Frankly, the thing that surprised Chapman University junior Alessandra Maman about Sunday’s Annual Day of Service is that it wasn’t too terribly hard.
“I was trying to imagine what I was going to be doing. I was a little bit worried,” Maman, a television broadcast major, admitted as she organized and stocked the bread shelves at Mary’s Kitchen in Orange. “The fact that it’s this easy to help is a little bit surprising.”
But many hands make light work, students discovered during Chapman University’s Second Annual Day of Service, which attracted nearly 180 participants. And it’s a welcome boost to non-profit organizations in the city, said Carolyn V. Cavecche, mayor of Orange.
“It’s a great thing. It just brings Chapman University students and residents closer. You just look at the organizations they’re going out to help today and they’re organizations that are near and dear to our hearts,” Cavecche said.

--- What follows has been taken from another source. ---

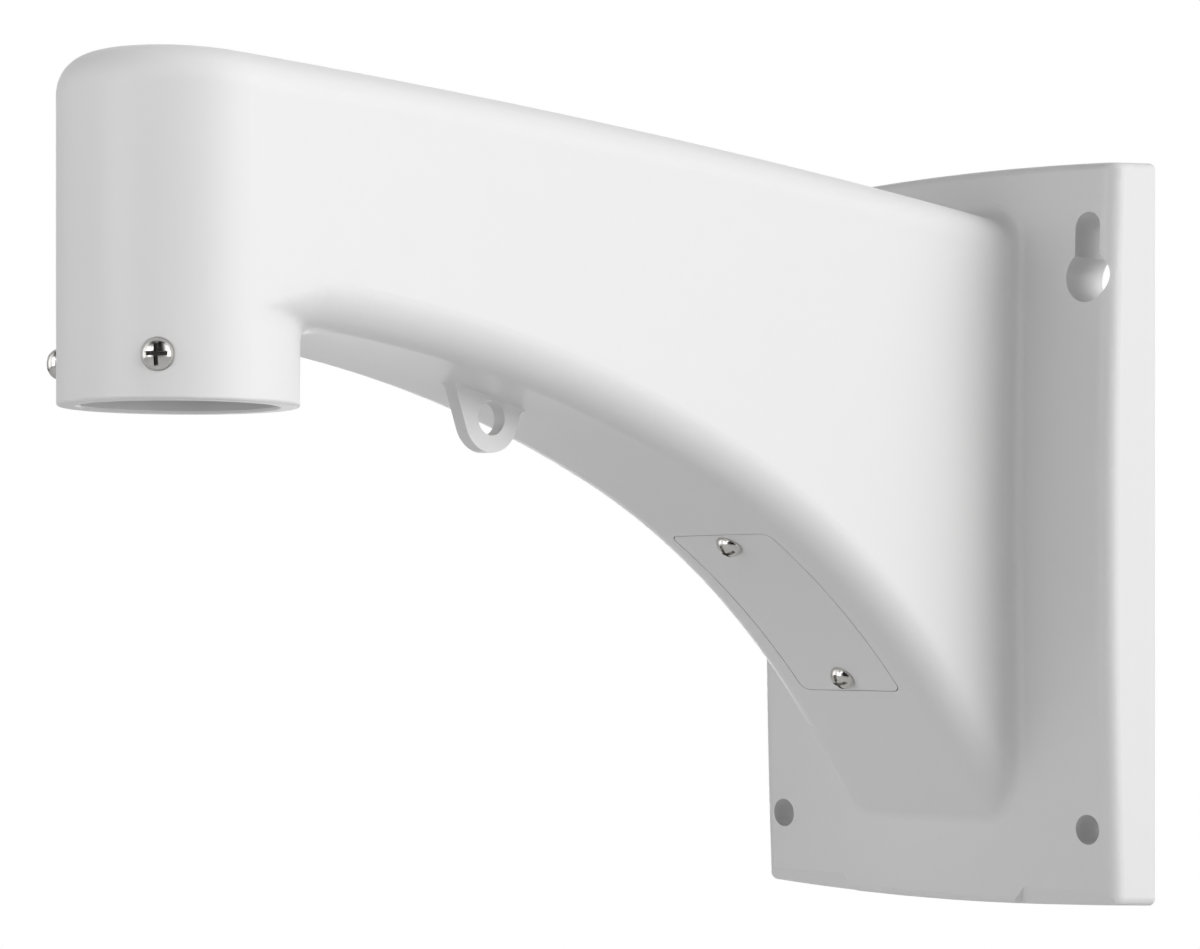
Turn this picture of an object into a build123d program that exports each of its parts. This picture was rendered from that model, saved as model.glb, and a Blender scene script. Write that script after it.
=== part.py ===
from build123d import *
from math import acos, cos, degrees, hypot, radians, sin, sqrt, tan
import os

# A wall bracket for a security camera: one hollow die-cast body with a wall plate, an arm and a
# downward tube, a cover over its cable opening and four pan-head screws.
# Millimetres. The wall is the plane Y=0, the arm reaches out along -Y, +Z is up, and the origin
# is the middle of the plate's back. The bracket is symmetric about X=0.

# Wall plate
plate_width = 134.2
plate_height = 207.5
plate_depth = 18.8            # wall to the top of the crowned front
plate_crown_radius = 2000.0   # the front bulges up and down its height
plate_top_bow = 922.0         # radius of the bowed top edge
plate_bottom_bow = 1000.0
plate_draft = 4.0             # degrees, all four sides lean in towards the front
plate_side_round = 4.8        # front edge down both sides
plate_end_round = 2.2         # the other edges round the top and the bottom
plate_rim = 5.0               # thickness of the rim round the hollow back
plate_web = 5.5               # thickness of the front wall
pocket_corner_radius = 4.0

# Chamfers on the lower front edge, one at each side
chamfer_height = 6.5
chamfer_depth = 4.8
chamfer_inner_x = 34.5        # where a chamfer starts, measured at its top line
chamfer_end_run = 6.0         # its inner end slants this much towards the middle

# Screw holes of the plate
hole_inset = 9.6              # from a side of the plate, all four fixings
lower_hole_rise = 23.25       # above the plate's bottom
lower_hole_diameter = 8.2
keyhole_drop = 33.75          # entries below the plate's top
keyhole_entry_diameter = 14.2
keyhole_slot_width = 8.5
keyhole_slot_rise = 13.3      # from the middle of the entry to the middle of the slot's end
boss_wall = 4.5               # metal round a hole
boss_setback = 2.0            # the bosses stop short of the wall
rib_thickness = 3.0
rib_setback = 3.0             # and so do the ribs
middle_ribs = 2               # cross ribs between those at the lower holes and at the keyholes

# Tube
tube_reach = 277.1            # wall to the tube's axis
tube_diameter = 56.2
bore_diameter = 46.1          # machined, a little wider than the cast passage
bore_depth = 22.0
mouth_z = 25.6
mouth_round = 0.8
mouth_chamfer = 0.6
tube_overlap = 4.0            # how far the tube and its bore run on inside the arm

# Arm, seen from the side
casting_wall = 5.5            # of the cast passage
arm_spread = 0.86             # degrees, each side leans out towards the wall
arm_top_z = 106.0             # at the tube's axis
arm_top_slope = 1.7           # degrees, there
arm_top_radius = 3345.0
arm_bottom_z = 46.1           # at the tube's axis
arm_bottom_slope = 4.6        # degrees, there
arm_bottom_run = 26.0         # straight run behind the tube
bend_radius_outer = 382.0     # first bend of the underside
bend_angle_outer = 19.2
bend_radius_inner = 238.3     # second bend, which carries the cover
bend_angle_inner = 24.8
arm_top_round = 9.0
arm_bottom_round = 10.0
root_fillet = 4.5             # where the arm grows out of the plate
run_out_length = 21.5         # the lower rounding dies away over this length beside the tube
run_out_overlap = 1.18        # how far that stretch is modelled, in run-out lengths

# Safety eye under the arm
eye_distance = 94.0           # behind the tube's axis
eye_z = 27.0
eye_hole_diameter = 8.8
eye_rim = 4.3
eye_thickness = 4.0
eye_root_length = 27.0
eye_root_fillet = 1.2
eye_root_overlap = 4.0        # how far the eye runs on into the wall above it

# Cover of the cable opening
cover_length = 67.0           # along the bend
cover_width = 36.6
cover_thickness = 2.2
cover_corner_radius = 2.5
cover_to_bend_end = 6.4       # along the bend, lower end of the cover to the end of the bend
cover_gap = 0.3
gasket_thickness = 1.0
ledge_side = 5.0
ledge_end = 10.5
pad_wall = 3.0                # metal outside the recess, inside the arm
pad_depth = 8.0               # thickness of the wall where it carries the cover

# Screws, M4 with pan heads
screw_diameter = 4.0
screw_head_diameter = 7.4
screw_head_height = 3.0       # of the dome
cross_width = 1.0
cross_span = 4.9              # at the floor of the recess
cross_depth = 1.6
cross_flare = 26.5            # degrees, the ends of the recess lean outwards
cover_screw_length = 7.0
cover_screw_inset = 5.0       # along the bend, from an end of the cover
mouth_screw_setback = 0.1     # the tips of these end this short of the bore
mouth_screw_rise = 10.1       # above the mouth
mouth_screw_angle = 45.0      # degrees, from the front
spot_face_clearance = 0.4     # on diameter
mouth_spot_margin = 0.05      # flats in the round metal seat the whole head and go this much deeper
cover_spot_depth = 0.1
screw_tip_chamfer = 0.5
screw_head_flat = 1.6         # diameter of the flat on the crown of a head
mouth_screw_turn = 45.0       # degrees, the left one's cross stands askew
screw_hole_clearance = 0.4    # on diameter, through the cover and its seal
thread_clearance = 0.1        # on diameter, in the tapped casting

# Places that follow from the sizes
tube_y = -tube_reach
tube_radius = tube_diameter / 2
plate_top_z = plate_height / 2
plate_bottom_z = -plate_height / 2
hole_x = plate_width / 2 - hole_inset
lower_hole_z = plate_bottom_z + lower_hole_rise
keyhole_entry_z = plate_top_z - keyhole_drop
top_centre = (
    tube_y - arm_top_radius * sin(radians(arm_top_slope)),
    arm_top_z - arm_top_radius * cos(radians(arm_top_slope)),
)
bend_start = (
    tube_y + arm_bottom_run * cos(radians(arm_bottom_slope)),
    arm_bottom_z - arm_bottom_run * sin(radians(arm_bottom_slope)),
)
angle_middle = arm_bottom_slope + bend_angle_outer
angle_end = angle_middle + bend_angle_inner
cover_end_angle = angle_end - degrees(cover_to_bend_end / bend_radius_inner)
cover_start_angle = cover_end_angle - degrees(cover_length / bend_radius_inner)
cover_middle_angle = (cover_start_angle + cover_end_angle) / 2
spot_radius = (screw_head_diameter + spot_face_clearance) / 2
mouth_seat_radius = sqrt(tube_radius**2 - spot_radius**2) - mouth_spot_margin
mouth_screw_length = mouth_seat_radius - bore_diameter / 2 - mouth_screw_setback


def step(point, length, angle):
    """The point that lies this far off, at this many degrees from +Z towards +Y."""
    return point[0] + length * sin(radians(angle)), point[1] + length * cos(radians(angle))


outer_bend_centre = step(bend_start, -bend_radius_outer, arm_bottom_slope)
bend_middle = step(outer_bend_centre, bend_radius_outer, angle_middle)
inner_bend_centre = step(bend_middle, -bend_radius_inner, angle_middle)
bend_end = step(inner_bend_centre, bend_radius_inner, angle_end)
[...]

]The event challenges the university’s students, faculty and staff to sign on for one big day of community service benefiting a variety of non-profit groups in Orange and surrounding communities. In addition to Mary’s Kitchen, teams were dispatched to tackle deep cleaning at Mary’s Shelter, planting at El Modena High School Native Garden and Nature Center, mural painting at Cambridge Elementary School, visitor assistance at Pretend City in Irvine and the Heritage Museum in Santa Ana. And one team wrangled weedy overgrowth at the YMCA of Orange, which is working to establish a children’s garden and restore a long-abandoned community garden. (See the video posted at the top of this post for a glimpse of what they accomplished. Yes, they did get those weeds stuffed into that dumpster!)
Other teams stayed on campus and put their creative skills to work, making blankets and cute scarves for the animals at the OC Animal Care Center and bookmarks and bracelets for the reading programs at Orange Public Library.
It’s not a whole day of labor, as teams wrapped up at mid-day, but headway is made at each location, says Chris Hutchison, Associate Director Student & Campus Life, which sponsored the work day as part of Family and Homecoming Weekend. More importantly, many students get their first taste of community service at the event and go back for more.
“It’s meant to be the starting point that engages students beyond this day,” Hutchison says.
Liz Martinez, community development director for the YMCA, hopes so. Martinez smiled as she watched student crews hack, cut and haul away bushy overgrowth. Healthy living is a new nationwide focus for the YMCA and the garden that will eventually grow at the Orange site is part of that plan, Martinez says. The weeds were daunting, but the students plunged in.
“I’m sure the parents of these kids are thinking, ‘I can’t get them to do this in our backyard.’ But they’ll do it for the Y.”
Club Doc, a film club from Dodge College, filmed the day’s events, so watch for announcements about the screening of their project.